Jul 1, 2009

Stuck in a moment

Alright, so I've yet again decided that it is time for me to write. And write often. The last year has been one of those moments I just got stuck in. The routine became more than a routine, it became a lifestyle. Wake up at 5:30-6:00am, drive to the south side where Ali would drop me off at the Red line before heading to his school, then I would take the train to Greek town where the IFYC office is located. Listening to my ipod, I hoped to get a seat every morning, so that I wouldn't have to stand for the 30 minute ride into the city. In the evenings, Ali would get off of school at 4:00pm and come get me around 5:30pm. Then we would sit through rush hour traffic until we got home about an hour later. Needless to say, I never have much energy to do anything on weeknights anymore.

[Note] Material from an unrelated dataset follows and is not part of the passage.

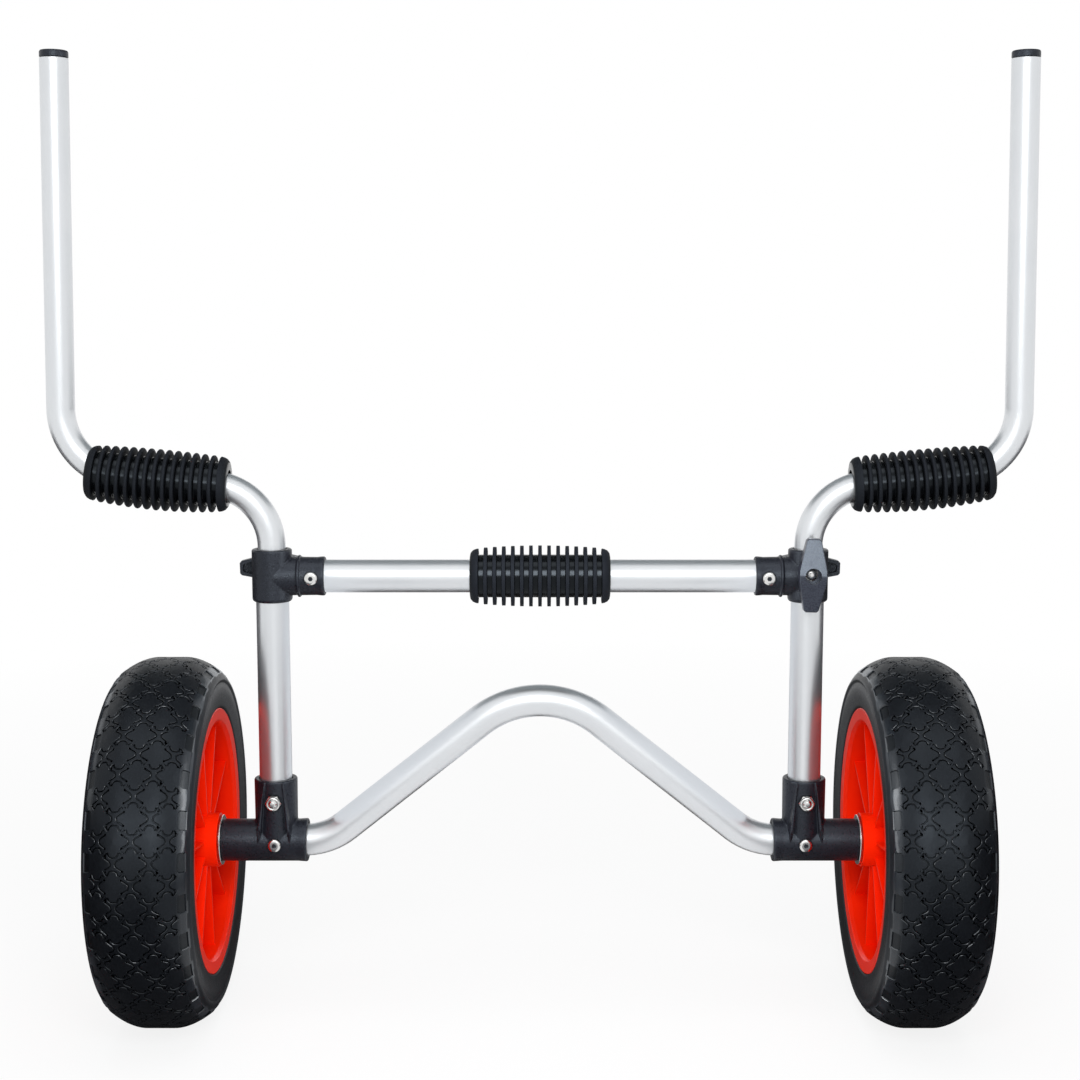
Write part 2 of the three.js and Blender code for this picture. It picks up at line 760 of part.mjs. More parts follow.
// Wing knob in its own frame: the axis is +Z out of the tee, the wings lie along Y
function wingOutline(inset) {
  const waist = knobHalfWidth - inset;
  const tip = knobTipHalfWidth - inset;
  const length = knobHalfLength - inset;
  const corner = [
    [waist, knobWaistHalf],
    [tip + knobTipCut / 2, length - knobTipCut],
    [tip - knobTipCut / 2, length],
  ];
  const opposite = corner.map(([x, y]) => [-x, y]).reverse();
  const upper = [...corner, ...opposite];
  return [...upper, ...upper.map(([x, y]) => [-x, -y])];
}

// The roof-shaped side view of the wings, across the whole width
function wingRoof(inset, floor) {
  const side = [
    [-knobHalfLength, floor],
    [knobHalfLength, floor],
    [knobHalfLength, knobTipDepth - inset],
    [knobRidgeHalf, knobDepth - inset],
    [-knobRidgeHalf, knobDepth - inset],
    [-knobHalfLength, knobTipDepth - inset],
  ];
  const roof = plate(side, -knobHalfWidth, knobHalfWidth);
  return roof.rotateX(Math.PI / 2).rotateZ(Math.PI / 2);
}

function wingKnob() {
  const wings = crossed(plate(wingOutline(0), 0, knobDepth), wingRoof(0, 0));
  const hollow = crossed(plate(wingOutline(knobWall), -overrun, knobDepth), wingRoof(knobWall, -overrun));
  const core = rod(knobHubRadius, -2 * overrun, knobDepth, fittingSides, 'z');
  const studHoleRadius = holeRadius(studRadius, seatGap, smallSides);
  return cut(
    wings,
    cut(hollow, core),
    rod(knobRecessRadius, knobDepth - knobRecessDepth, knobDepth + overrun, fittingSides, 'z'),
    rod(studHoleRadius, -overrun, knobDepth, smallSides, 'z'),
  );
}

// The knob with its stud, pad and insert, across the post at the given end and tilt
function addKnob(group, name, end, tilt) {
  const frame = new THREE.Group();
  frame.position.set(0, 0, knobHeight);
  frame.rotation.set(-end * Math.PI / 2, 0, 0);
  const turned = new THREE.Group();
  turned.position.z = bossEnd + knobStandOff;
  turned.rotation.z = tilt * degree;
  frame.add(turned);
  group.add(frame);
  addPiece(turned, `${name}_wing_knob`, wingKnob(), 'charcoal');
  const padStart = crankTubeRadius + seatGap;
  const studStart = padStart + padLength + seatGap;
  const studEnd = bossEnd + knobStandOff + knobDepth - studEndDepth;
  const insertStart = frameTubeRadius + 2 * seatGap;
  addPiece(frame, `${name}_knob_stud`, rod(studRadius, studStart, studEnd, smallSides, 'z'), 'steel');
  addPiece(frame, `${name}_pressure_pad`, rod(padRadius, padStart, padStart + padLength, smallSides, 'z'), 'nylon');
  const insertBore = holeRadius(studRadius, seatGap, smallSides);
  const insert = pipe(insertRadius, insertBore, insertStart, bossEnd, smallSides, 'z');
  addPiece(frame, `${name}_threaded_insert`, insert, 'steel');
}

function addWheel(name, side) {
  const wheel = new THREE.Group();
  wheel.position.x = side * trackHalf;
  cart.add(wheel);
  const inner = mirrored(bush());
  addPiece(wheel, `${name}_tyre`, tyre(), 'tyreRubber');
  addPiece(wheel, `${name}_rim`, side < 0 ? mirrored(rim()) : rim(), 'redPlastic');
  addPiece(wheel, `${name}_inner_bush`, side < 0 ? bush() : inner, 'nylon');
  addPiece(wheel, `${name}_outer_bush`, side < 0 ? inner : bush(), 'nylon');
}

function addSide(name, side, knobSides) {
  const group = new THREE.Group();
  group.position.x = side * postOffset;
  cart.add(group);
  const face = (geometry) => (side < 0 ? mirrored(geometry) : geometry);
  const add = (piece, geometry, finish) => addPiece(group, `${name}_${piece}`, face(geometry), finish);
  add('lower_tee', lowerTee(), 'charcoal');
  add('upper_tee', upperTee(knobSides), 'charcoal');
  add('post_tube', postTube(knobSides), 'aluminium');
  add('axle', axle(), 'steel');
  add('inner_washer', washer(sleeveOuterReach + seatGap), 'steel');
  add('outer_washer', washer(outerWasherStart), 'steel');
  add('axle_clip', springClip(), 'steel');
  add('axle_plug', axlePlug(), 'charcoal');
  add('crank_tube', crankTube(), 'aluminium');
  add('crank_cap', crankCap(), 'charcoal');
  add('crank_guide', crankGuide(), 'nylon');
  add('crank_grip', crankGrip(), 'gripRubber');
  addFasteners(add);
  knobSides.forEach((end) => {
    const place = end < 0 ? 'front' : 'rear';
    const tilt = end < 0 ? -frontKnobTilt : 90 + rearKnobTilt;
    addKnob(group, `${name}_${place}`, end, side * tilt);
  });
}

function addFasteners(add) {
  const atBranch = (geometry) => geometry.translate(-crossbarScrewReach, 0, crossbarHeight);
  const atPost = (geometry) => geometry.translate(0, 0, postBoltHeight);
  add('crossbar_screw', atBranch(buttonScrew(crossbarScrew, upperBranchRadius, smallNut)), 'steel');
  add('crossbar_nut', atBranch(hexNut(smallNut, crossbarScrew, upperBranchRadius)), 'steel');
  add('arch_screw', buttonScrew(crossbarScrew, lowerTeeRadius, smallNut), 'steel');
  add('arch_nut', hexNut(smallNut, crossbarScrew, lowerTeeRadius), 'steel');
  add('post_bolt', atPost(buttonScrew(postBolt, lowerTeeRadius, postNut).rotateZ(Math.PI)), 'steel');
  add('post_nut', atPost(hexNut(postNut, postBolt, lowerTeeRadius).rotateZ(Math.PI)), 'steel');
}

function archTube() {
  const end = postOffset + sleeveOuterReach - seatGap;
  const peak = archCorner * Math.tan(archSlope * degree);
  const corners = [[-end, 0], [-archCorner, 0], [0, peak], [archCorner, 0], [end, 0]];
  const route = new TubeRoute(corners, [archFootBend, archTopBend, archFootBend], archStepsPerBend);
  const tube = barAlong(route, archTubeRadius, bentTubeSides, archTubeRadius - archTubeWall, bentTubeSides);
  const holes = [-1, 1].map((side) => crossDrill(crossbarScrew.shank, side * postOffset, 0));
  return cut(tube, ...holes);
}

function crossbarTube() {
  const tube = pipe(frameTubeRadius, frameTubeRadius - frameTubeWall, -crossbarEnd, crossbarEnd, fittingSides, 'x');
  const reach = postOffset - crossbarScrewReach;
  return cut(tube, crossDrill(crossbarScrew.shank, -reach, 0), crossDrill(crossbarScrew.shank, reach, 0));
}

addPiece(cart, 'arch_tube', archTube(), 'aluminium');
addPiece(cart, 'crossbar_tube', crossbarTube(), 'aluminium').position.z = crossbarHeight;
addPiece(cart, 'crossbar_grip', crossbarGrip(), 'gripRubber').position.z = crossbarHeight;
addWheel('left', -1);
addWheel('right', 1);
addSide('left', -1, [1]);
addSide('right', 1, [-1, 1]);

export default cart;
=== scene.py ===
"""Kayak cart: the visual model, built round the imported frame.

Forms are worked in millimetres, with X across the cart, Y along the hull and Z up from the
ground, and they are scaled to metres when they are set down.
"""

from __future__ import annotations

import json
import logging
import math
from dataclasses import dataclass
from enum import Enum
from typing import Any, Callable, ClassVar, Iterable, Sequence, Union

import bmesh
import bpy
from mathutils import Matrix, Vector

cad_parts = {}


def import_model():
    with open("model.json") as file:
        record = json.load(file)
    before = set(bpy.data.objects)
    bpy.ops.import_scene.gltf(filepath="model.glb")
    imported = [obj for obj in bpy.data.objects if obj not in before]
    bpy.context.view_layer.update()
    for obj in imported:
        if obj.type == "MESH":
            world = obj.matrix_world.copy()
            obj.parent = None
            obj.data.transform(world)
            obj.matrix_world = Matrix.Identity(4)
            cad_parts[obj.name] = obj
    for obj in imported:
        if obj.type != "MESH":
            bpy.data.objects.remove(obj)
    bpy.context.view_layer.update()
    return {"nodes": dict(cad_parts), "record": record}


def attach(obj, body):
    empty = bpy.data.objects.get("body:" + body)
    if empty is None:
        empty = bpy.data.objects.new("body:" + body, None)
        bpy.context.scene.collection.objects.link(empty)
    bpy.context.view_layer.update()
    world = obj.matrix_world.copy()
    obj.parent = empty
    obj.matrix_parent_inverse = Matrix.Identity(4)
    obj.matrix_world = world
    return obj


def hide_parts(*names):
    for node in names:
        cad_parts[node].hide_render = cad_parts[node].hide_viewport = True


LOG = logging.getLogger("kayak_cart")

METRES = 0.001
AXLE_HEIGHT = 130.0
TRACK_HALF = 263.0
POST_OFFSET = 187.4
CROSSBAR_HEIGHT = AXLE_HEIGHT + 190.0
KNOB_HEIGHT = CROSSBAR_HEIGHT + 3.5
FRAME_TUBE_RADIUS = 11.5
CRANK_TUBE_RADIUS = 9.7
AXLE_RADIUS = 9.5
FIT_GAP = 0.3
TRUE_COORDINATE = "unbent"
COLD_SHEEN = (0.78, 0.89, 1.0, 1.0)
WHITE = (1.0, 1.0, 1.0, 1.0)

Point = tuple[float, float]
Place = tuple[float, float, float]
Colour = tuple[float, float, float]
Corner = tuple[float, ...]


class Side(Enum):
    """The two sides of the cart, as the sign of X."""

    LEFT = -1
    RIGHT = 1

    @property
    def label(self) -> str:
        """The word that starts the names of this side's pieces."""
        return self.name.lower()


class End(Enum):
    """The two faces of a post, as the sign of Y."""

    FRONT = -1
    REAR = 1

    @property
    def label(self) -> str:
        """The word that this face has in the names of its pieces."""
        return self.name.lower()


class Axis(Enum):
    """The direction that a turned form's own axis takes."""

    X = ("Y", 90.0)
    Y = ("X", -90.0)
    Z = ("Z", 0.0)

    @property
    def turn(self) -> Matrix:
        """The rotation that brings a form's axis from Z to this direction."""
        name, angle = self.value
        return Matrix.Rotation(math.radians(angle), 4, name)


class Blend(Enum):
    """How one closed form acts on another."""

    FUSE = "UNION"
    CARVE = "DIFFERENCE"
    KEEP = "INTERSECT"


def put_in_scene(name: str, data: bpy.types.ID) -> bpy.types.Object:
    """Adds an object to the scene.

    Args:
        name: its name.
        data: what it holds.

    Returns:
        The object.
    """
    made = bpy.data.objects.new(name, data)
    bpy.context.scene.collection.objects.link(made)
    return made


# Shader graphs


class Signal:
    """One value in a shader graph. Sums and products of signals add Math nodes."""

    def __init__(self, graph: "Graph", socket: bpy.types.NodeSocket) -> None:
        """Wraps a socket of a graph."""
        self.graph = graph
        self.socket = socket

    def _math(self, operation: str, first: "Operand", second: "Operand") -> "Signal":
        """Adds a Math node.

        Args:
            operation: the node's operation.
            first: its first value.
            second: its second value.

        Returns:
            The node's result.
        """
        node = self.graph.add("ShaderNodeMath", {"operation": operation}, {0: first, 1: second})
        return Signal(self.graph, node.outputs[0])

    def __add__(self, other: "Operand") -> "Signal":
        """The sum."""
        return self._math("ADD", self, other)

    def __radd__(self, other: "Operand") -> "Signal":
        """The sum, from the right."""
        return self._math("ADD", other, self)

    def __sub__(self, other: "Operand") -> "Signal":
        """The difference."""
        return self._math("SUBTRACT", self, other)

    def __mul__(self, other: "Operand") -> "Signal":
        """The product."""
        return self._math("MULTIPLY", self, other)

    def above(self, level: float) -> "Signal":
        """One where the value is over the level, and zero elsewhere."""
        return self._math("GREATER_THAN", self, level)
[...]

Makes you tired just reading about it doesn't it?

Well, today was one of those mornings. I was sitting in the third car of the train and looking out the window to the jammed expressway when an unexpected song began to play in my ears. It was "These are the days" by 10,000 Maniacs. I was instantly transported to my A.P. English class, senior year at Carl Sandburg High School.

It was the first day of classes in August 1997. I was nervous. Another year to get through in suburban Orland Park, IL where my family had migrated to just over a year ago. Most of that day was uneventful. To be honest I don't remember much of it. There was something different about 7th hour. As I sat down at my desk, I started to look around the room. A few familiar faces, a few knew ones. Mr. B was sitting on his desk in the far corner of the room, guitar in hand. For a moment I hesitated, wondering if I was in the wrong class. This was A.P. English, wasn't it? As I pulled out my schedule to check the room number, Mr. B welcomed us. It was A.P. English, and I will remember it as the best high school course I ever had.

That sunny afternoon in 1997, we began our senior year with song "These are the days" by the 10,000 Maniacs. It wasn't the first time I had heard it. But as the lyrics went on, a sense of confidence spread inside of me, and the walls of that class became my sanctuary for the rest of that year.

Listening to this song on the train again this morning, reminded of that sense of being content and confident I had once discovered in that classroom.

I long to return to that place again.